Sunday, July 11, 2010

Celebrating Independence Day 2010

R and I were glad to have chosen a small town to celebrate the Fourth of July. We could have been in AnySmallTown, USA. Its citizens were "down home" type, full of southern hospitality. And it isn't "put on". Tourist shops line the town's square, a variety found in most small towns. The square anchored by a large building once the city hall. The town is Dahlonega, GA. Never heard of it?

First, it is pronounced Duh LON e guh (note how easy to speak southern?); second, it is the gateway to the Appalachian Mountains, the beginning of the Appalachian Trail nearby, so you see a lot of hikers and bikers; third, it's an hour's drive north from Atlanta on State Highway 19; and fourth, it is near the site of the first U. S. gold rush in the 19th century.

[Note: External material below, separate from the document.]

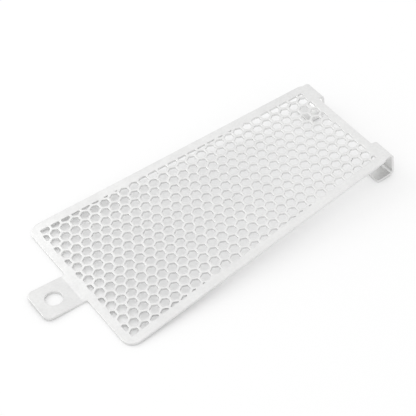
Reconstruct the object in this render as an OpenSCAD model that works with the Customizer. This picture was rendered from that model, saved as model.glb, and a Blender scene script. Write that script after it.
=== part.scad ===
// Radiator guard for a motorcycle, cut and folded from one flat sheet.
// The panel is a long trapezoid with a honeycomb of hexagonal openings inside a plain border.
// A round-cornered tab with one bolt hole stands out of the wide end, bent a little to the front.
// Two hooks at the narrow end fold down and back under the panel, to hold the radiator's edge.
// +X runs from the tab to the hooks and +Z out of the front face.
// The origin is under the middle of the guard, level with the underside of the hooks.

/* [Sheet] */
// Thickness of the sheet
sheet_t = 2; // [1:0.1:3]
// Inside radius of the hooks' folds
fold_r = 2; // [1:0.25:3]

/* [Panel] */
// Length of the panel, without tab and hooks
panel_l = 237.5; // [190:0.5:300]
// Width of the panel at the tab end
wide_w = 136.5; // [110:0.5:170]
// Width of the panel at the hook end
narrow_w = 101.5; // [80:0.5:125]
// Radius of the two corners at the tab end
wide_corner_r = 9; // [4:0.5:14]
// Radius of the two corners at the hook end
narrow_corner_r = 5; // [2:0.5:8]

/* [Honeycomb] */
// Opening of a cell across its flats
cell_af = 6.6; // [5:0.1:10]
// Width of the bar between two cells
web = 1.9; // [1:0.1:3]
// Plain border left at the two ends of the honeycomb
border = 6.1; // [4:0.1:12]
// Plain border left along the two long edges
side_border = 7.1; // [4:0.1:12]
// Smallest cut-off cell that is still opened, as an area in square mm
least_open = 1.2; // [0.5:0.1:6]

/* [Tab] */
// Length of the tab from the panel's edge, along the sheet
tab_l = 32; // [29:0.5:45]
// Width of the tab
tab_w = 29.5; // [22:0.5:50]
// Angle by which the tab is bent to the front
tab_rise = 8; // [1:0.5:12]
// Length of the tab that is level with the panel, up to its bend
tab_flat = 3; // [2:0.5:5]
// Radius of the tab's two outer corners
tab_corner_r = 5.5; // [2:0.5:9]
// Radius in the two corners where the tab leaves the panel
tab_root_r = 1.5; // [0.5:0.5:5]
// Diameter of the bolt hole
hole_d = 13; // [6:0.5:14]
// Distance of the hole's centre from the tab's tip
hole_from_tip = 14.3; // [10:0.1:15]

/* [Hooks] */
// Width of each hook
hook_w = 18; // [10:0.5:30]
// Distance of each hook's outer side from the panel's long edge, along the hook end
hook_inset = 1.3; // [0:0.1:6]
// How far the hooks stand out past the panel's edge
hook_out = 5.6; // [5:0.1:12]
// Height of the hooks over all, from the panel's front face to the underside of the lips
hook_h = 21; // [14:0.5:32]
// Length of each lip, from the back of the hook to the free edge
lip_l = 15.5; // [10:0.5:24]
// Radius of the two free corners of a lip
lip_corner_r = 2; // [0.5:0.25:4]
// Radius in the inner corner where a hook leaves the panel
hook_root_r = 1.5; // [0.5:0.25:4]

/* [Hidden] */
$fn = 96;

// The tab past its bend, and how far the whole tab reaches out from the panel
tab_plate_l = tab_l - tab_flat;
tab_reach = tab_flat + tab_plate_l * cos(tab_rise) + sheet_t * sin(tab_rise);

// The whole guard is centred on its length and stands on z = 0
wide_x = (tab_reach - panel_l - hook_out) / 2;
bend_x = wide_x - tab_flat;
narrow_x = wide_x + panel_l;
back_x = narrow_x + hook_out;
front_z = hook_h;

// The long edges lean in by this angle, and point outward along edge_n
taper = atan((wide_w - narrow_w) / 2 / panel_l);
edge_n = [sin(taper), cos(taper)];
mirror_n = [edge_n.x, -edge_n.y];

// Outside radius of the hooks' folds, and the middle of each hook
fold_out = fold_r + sheet_t;
hook_y = narrow_w / 2 - hook_inset - hook_w / 2;

// The inner corners beside tab and hooks end where the bend or fold starts
hook_corner_r = min(hook_root_r, hook_out - fold_out);
tab_inner_r = min(tab_root_r, tab_flat);

// Shapes that make one outline together are drawn this far into each other
join = 0.5;

// Centres of the corner arcs, each touching its short edge and the leaning long edge
wide_c = [wide_x + wide_corner_r, wide_w / 2 - wide_corner_r * (1 + edge_n.x) / edge_n.y];
narrow_c = [narrow_x - narrow_corner_r,
            narrow_w / 2 - narrow_corner_r * (1 - edge_n.x) / edge_n.y];

// Honeycomb: flats face along the guard, so a row's step is pitch / 2 * sqrt(3)
pitch = cell_af + web;
cell_r = cell_af / sqrt(3);
row_step = pitch * sqrt(3) / 2;
rows = ceil(wide_w / 2 / row_step);
columns = ceil((panel_l - 2 * border) / pitch);
field_x = wide_x + border;

// The field's four sides, each as an outward direction and its distance from the origin
edge_d = edge_n * [wide_x, wide_w / 2] - side_border;
field_sides = [
    [[-1, 0], -field_x],
    [[1, 0], narrow_x - border],
    [edge_n, edge_d],
    [mirror_n, edge_d],
];

// A corner that lies this close to a side counts as on it
on_side = 0.06;

function mirrored(p) = [p.x, -p.y];
function backwards(list) = [for (i = [len(list) - 1:-1:0]) list[i]];

// Corners of one cell, with points up and down
function cell(c) = [for (a = [30:60:330]) c + cell_r * [cos(a), sin(a)]];

// What is left of a convex outline inside one side of the field
function cut(points, side) = [
    for (i = [0:len(points) - 1])
        let (
            a = points[i],
            b = points[(i + 1) % len(points)],
            in_a = side[1] - side[0] * a,
            in_b = side[1] - side[0] * b
        )
        each concat(
            in_a > -on_side ? [a] : [],
            min(in_a, in_b) < -on_side && max(in_a, in_b) > on_side
                ? [a + (b - a) * in_a / (in_a - in_b)] : []
        )
];

function cut_all(points, i = 0) =
    i == len(field_sides) || len(points) < 3 ? points : cut_all(cut(points, field_sides[i]), i + 1);

function area(points) = len(points) < 3 ? 0 : abs([
    for (i = [0:len(points) - 1])
        let (a = points[i], b = points[(i + 1) % len(points)])
        (a.x * b.y - a.y * b.x) / 2
] * [for (i = [0:len(points) - 1]) 1]);

// Every opening of the honeycomb, cut off by the border, without slivers too small to cut
openings = [
    for (row = [-rows:rows], column = [0:columns])
        let (
            x = field_x + pitch * (column + (row % 2 == 0 ? 0.5 : 0)),
            points = cut_all(cell([x, row * row_step]))
        )
        if (area(points) >= least_open) points
];

// Fills the inner corner at [0, 0] between two edges along +X and +Y with a hollow arc
module inner_corner(r) {
    difference() {
        translate([-join, -join]) square(r + join);
        translate([r, r]) circle(r);
    }
}

// Flat outline of the panel, with its four round corners
module panel_outline() {
    top = [
        [wide_x, wide_c.y],
        wide_c,
        wide_c + wide_corner_r * edge_n,
        narrow_c + narrow_corner_r * edge_n,
        narrow_c,
        [narrow_x, narrow_c.y],
    ];
    polygon(concat(top, backwards([for (p = top) mirrored(p)])));
    for (s = [-1, 1]) {
        translate([wide_c.x, s * wide_c.y]) circle(wide_corner_r);
        translate([narrow_c.x, s * narrow_c.y]) circle(narrow_corner_r);
    }
}

// The flat start of the tab, up to its bend
module tab_root() {
    for (s = [0, 1]) mirror([0, s]) {
        translate([bend_x, 0]) square([tab_flat + border / 2, tab_w / 2]);
        translate([wide_x, tab_w / 2]) mirror([1, 0]) inner_corner(tab_inner_r);
    }
}

// The flat start of each hook, up to its first fold
module hook_roots() {
    for (s = [0, 1]) mirror([0, s]) {
        translate([narrow_x - narrow_corner_r, hook_y - hook_w / 2])
            square([narrow_corner_r + hook_out - fold_out, hook_w]);
        translate([narrow_x, hook_y - hook_w / 2]) mirror([0, 1]) inner_corner(hook_corner_r);
    }
}

// The panel with the flat starts of the tab and the hooks, and the honeycomb cut through it
module flat_sheet() {
    translate([0, 0, front_z - sheet_t])
        linear_extrude(sheet_t)
            difference() {
                union() {
                    panel_outline();
                    tab_root();
                    hook_roots();
                }
                for (points = openings) polygon(points);
            }
}

// Outline of a strip from x = 0 to its free end at x = -l, with two round corners there
module free_strip(l, w, r) {
    translate([r - l, -w / 2]) square([l - r, w]);
    translate([-l, r - w / 2]) square([r + join, w - 2 * r]);
    for (s = [-1, 1])
        translate([r - l, s * (w / 2 - r)]) circle(r);
}

// The tab past its flat start, with its bend at x = 0 and its front face at z = 0 there:
// its side view drawn out across it, trimmed to its round-cornered plan, with the bolt hole
// square through the bent plate
module tab_plate() {
    far = (tab_plate_l + sheet_t) * [-cos(tab_rise), sin(tab_rise)];
    bend_back = [-sheet_t * tan(tab_rise / 2), -sheet_t];
    difference() {
        intersection() {
            translate([0, tab_w / 2 + join, 0]) rotate([90, 0, 0])
                linear_extrude(tab_w + 2 * join)
                    polygon([[0, 0], [0, -sheet_t], bend_back, bend_back + far, far]);
            translate([join, 0, -sheet_t - join])
                linear_extrude(sheet_t + 2 * join + far.y)
                    free_strip(tab_reach - tab_flat + join, tab_w, tab_corner_r);
        }
        rotate([0, tab_rise, 0])
            translate([hole_from_tip - tab_plate_l, 0, -sheet_t - join])
                cylinder(h = sheet_t + 2 * join, d = hole_d);
    }
}

// A quarter-round fold as wide as a hook, from flat at the top to upright at the back
module fold() {
    rotate([90, 0, 0])
        rotate_extrude(angle = 90)
            translate([fold_r, -hook_w / 2]) square([sheet_t, hook_w]);
}

// One hook past its flat start: fold down, back wall, fold under, and a lip under the panel
module hook() {
    translate([back_x, hook_y, 0]) {
        translate([-fold_out, 0, front_z - fold_out]) fold();
        translate([-sheet_t, -hook_w / 2, fold_out])
            cube([sheet_t, hook_w, hook_h - 2 * fold_out]);
        translate([-fold_out, 0, fold_out]) mirror([0, 0, 1]) fold();
        translate([-fold_out, 0, 0])
            linear_extrude(sheet_t) free_strip(lip_l - fold_out, hook_w, lip_corner_r);
    }
}

module guard_sheet() {
    color("gainsboro") {
        flat_sheet();
        translate([bend_x, 0, front_z]) tab_plate();
        hook();
        mirror([0, 1, 0]) hook();
    }
}

guard_sheet();
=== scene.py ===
# Radiator guard for a motorcycle: one aluminium sheet, cut, folded and blasted to a satin finish
import math

import bpy
from mathutils import Matrix, Vector
from mathutils.geometry import delaunay_2d_cdt


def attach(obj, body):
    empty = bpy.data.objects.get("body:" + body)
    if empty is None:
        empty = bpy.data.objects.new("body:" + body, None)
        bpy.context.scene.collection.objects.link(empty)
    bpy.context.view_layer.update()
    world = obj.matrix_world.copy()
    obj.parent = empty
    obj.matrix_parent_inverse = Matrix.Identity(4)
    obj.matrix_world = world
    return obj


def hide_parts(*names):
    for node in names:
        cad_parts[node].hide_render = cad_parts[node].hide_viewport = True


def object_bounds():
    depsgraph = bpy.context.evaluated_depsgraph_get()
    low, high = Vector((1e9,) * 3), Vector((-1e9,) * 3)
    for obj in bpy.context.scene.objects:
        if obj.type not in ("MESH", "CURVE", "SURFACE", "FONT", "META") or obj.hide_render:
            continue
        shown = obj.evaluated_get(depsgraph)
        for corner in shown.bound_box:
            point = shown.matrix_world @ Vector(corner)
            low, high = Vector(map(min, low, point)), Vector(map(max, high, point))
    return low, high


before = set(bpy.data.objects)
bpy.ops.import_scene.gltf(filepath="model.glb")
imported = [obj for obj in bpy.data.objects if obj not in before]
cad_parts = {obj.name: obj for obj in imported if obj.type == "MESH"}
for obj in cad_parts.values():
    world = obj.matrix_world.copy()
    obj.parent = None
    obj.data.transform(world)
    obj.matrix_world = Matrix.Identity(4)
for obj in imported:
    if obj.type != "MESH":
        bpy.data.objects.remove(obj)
cad_low, cad_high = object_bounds()


# The guard is one sheet of 2 mm aluminium. Its outline, honeycomb and bolt hole are cut from the
# flat sheet, and every rim is broken. Then the tab is bent up a little and the hooks are folded
# under. It is drawn in that order, in mm: the flat blank, and then each point round the folds.
MM = 0.001
SHEET = 2.0
FOLD_R = 2.0
HALF = SHEET / 2
RIGHT_ANGLE = math.pi / 2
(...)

All it took for the rush was a farmer kicking up a clod of dirt and recognizing the gold sparkles. This was on Cherokee Georgia land of Araria. Within 24 years Araria was growing with prosperous mines circling the town, and finally a mint being established in Dahlonega to convert the gold flakes into coins. The city hall, now the Gold Museum, presents a video chronicling those early days, along with displays of early coins and history in photos and writings. The building was constructed of hand-made bricks from area dirt and a close look at any brick reveals gold flakes. Nearby a chapel at the Northern Georgia University and College sporting a gold leaf roof, beckoning cars from the highway to come sit a spell in Dahlonega.

For two people who labored for five days learning new jewelry techniques, the square with its myriad of benches was a welcome sight. Sunday, the fourth, we sat in the shade of a building's overhang, feeling a light breeze as a church choir sang selections from WWII, the U. S. flag was raised, politicians stood in the sun giving their prepared speeches, and the reading of the Constitution. In the late afternoon visitors and citizens watched a colorful parade. Just what you'd expect in a small town.

Nothing makes most citizens more proud than to participate in the celebration of our independence from England. The most touching in Dahlonega were the white crosses listing deceased soldiers from the area who died defending their country. Patriotism and love of our country couldn't have been more visible.